Perception in ISS

The ISS perception module provides support to multiple perception tasks, such as 3D obstacle perception, 2D object recognition, 2D semantic segmentation, and sensor-based Bird’s Eye View (BEV) map generation. Our team is focused on developing and refining these critical perception tasks. These tasks serve as the foundation for enabling our vehicles to navigate complex environments with safety and precision.

The table below lists the perception algorithms that are currently supported in ISS:

Type	Inputs	Outputs	Algorithm	Source
2D detection	RGB camera image	2D detection bounding boxes Object classes and confidence	Faster RCNN¹	ISS Sim
2D detection	RGB camera image	2D detection bounding boxes Object classes and confidence	YOLO²
3D detection	LiDAR scan	3D detection bounding boxes Object classes and confidence	PointPillars³

Tasks

The different tasks supported by the ISS perception module allow our vehicles to learn specific properties of the surrounding environment and its elements.

3D obstacle detection: our system employs advanced sensor technologies to detect and analyze three-dimensional obstacles in real-time. This capability allows our autonomous vehicles to make informed decisions and ensure safe navigation, even in dynamic and challenging scenarios.
2D object detection: recognizing and identifying objects in the vehicle’s surroundings is crucial for safe navigation. Our framework utilizes cutting-edge algorithms to identify and classify various objects, such as pedestrians, vehicles, and signage, contributing to enhanced situational awareness.
3D Obstacle Perception and 2D Object Detection
2D semantic segmentation: semantic segmentation is an essential task for understanding the environment in detail. We leverage state-of-the-art techniques to partition the scene into meaningful segments, enabling our vehicles to comprehend the road layout and better respond to complex urban landscapes.
Sensor-based BEV map generation: our system generates a Bird’s Eye View (BEV) map using sensor data, providing a holistic view of the vehicle’s surroundings. This map serves as a valuable tool for path planning and decision-making, enhancing the vehicle’s ability to navigate efficiently and safely.

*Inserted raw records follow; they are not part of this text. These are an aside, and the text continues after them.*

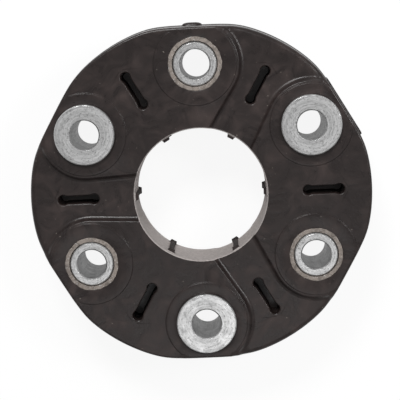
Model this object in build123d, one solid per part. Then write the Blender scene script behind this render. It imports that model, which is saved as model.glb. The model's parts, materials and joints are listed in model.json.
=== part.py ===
"""Disc coupling: a cord-reinforced rubber ring with six flanged steel sleeves.

The shaft axis is +Z and the origin is the centre of the bolt circle at half thickness.
Sleeve 1 is on +Y and the numbers run clockwise as seen from +Z. Even sleeves have their
flange on the front (+Z), odd sleeves on the back. All lengths are in millimetres.
"""

import os
from math import atan2, cos, degrees, radians, sin, tan

from build123d import *

# Bolt circle
SLEEVE_COUNT = 6
BOLT_CIRCLE_D = 110.0

# Sleeves and the rings on them
BOLT_HOLE_D = 12.2
BOLT_HOLE_CHAMFER = 0.45
SLEEVE_D = 18.6
SLEEVE_END_CHAMFER = 0.6
FLANGE_REACH = 3.4
FLANGE_THICKNESS = 3.9
FLANGE_CHAMFER = 0.4
COLLAR_WALL = 2.0
COLLAR_THICKNESS = 2.0
COLLAR_CHAMFER = 0.3
SLEEVE_END_PROUD = 0.3

# Cord packs, measured across the strand and along the shaft axis
CORD_WIDTH = 4.5
COAST_PACK_THICKNESS = 6.4
DRIVE_PACK_THICKNESS = 9.6
SPACER_THICKNESS = 1.2

# Rubber over the packs
FACE_COVER = 1.5
RIM_COVER = 1.6
BOSS_COVER = 3.6
BOSS_HEIGHT = 0.4
RIM_BULGE = 1.8
RIM_DRAFT_DEG = 2.5
RIM_CHAMFER = 1.0
BORE_D = 56.2

# Lower faces between the driving pairs
RECESS_DEPTH = 2.0
RECESS_FLANK = 2.2
RECESS_BOSS_MARGIN = 0.4
RECESS_FLARE_DEG = 9.0
RECESS_RIM_BEVEL = 1.9

# Relief slots
SLOT_LENGTH = 17.8
SLOT_END_D = 4.2
SLOT_BAR_WIDTH = 2.8
SLOT_NECK_RADIUS = 3.0
SLOT_STRAND_GAP = 3.5
SLOT_WEB = 4.0
SLOT_LIP = 0.75

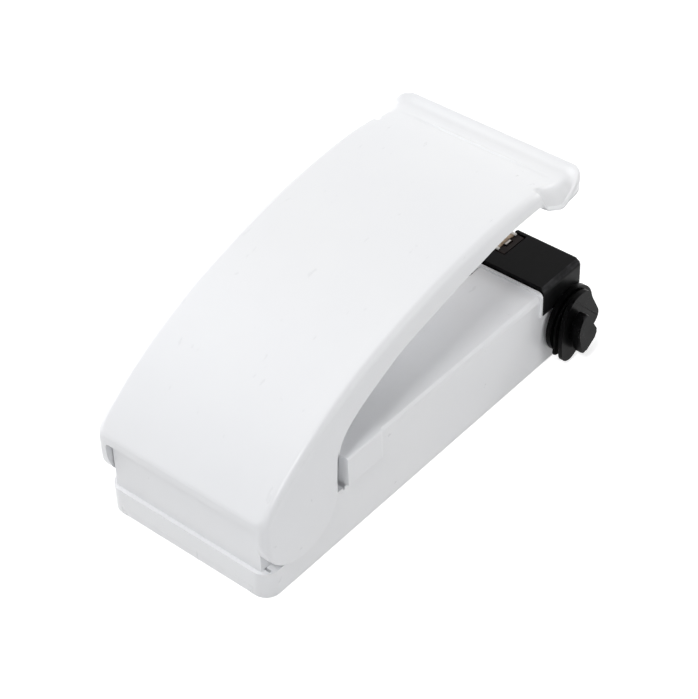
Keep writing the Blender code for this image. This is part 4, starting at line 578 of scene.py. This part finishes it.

At present, we are diligently working on these modules, and we are pleased to share that we have developed initial models for the first three tasks. However, it’s important to note that these models are still undergoing refinement to enhance their performance and reliability.

We also provide a dataset about the object detection generated by ISS. Still updating.

References

Ren S, He K, Girshick R, et al. Faster R-CNN: Towards real-time object detection with region proposal networks. IEEE Transactions on Pattern Analysis and Machine Intelligence 39.6 (2016): 1137-1149. ↩
Redmon J, Divvala S K, Girshick R, et al. You only look once: Unified, real-time object detection. IEEE conference on computer vision and pattern recognition (CVPR). IEEE, 2016. ↩
Lang A H, Vora S, Caesar H, et al. Pointpillars: Fast encoders for object detection from point clouds. IEEE Conference on Computer Vision and Pattern Recognition (CVPR). IEEE, 2019. ↩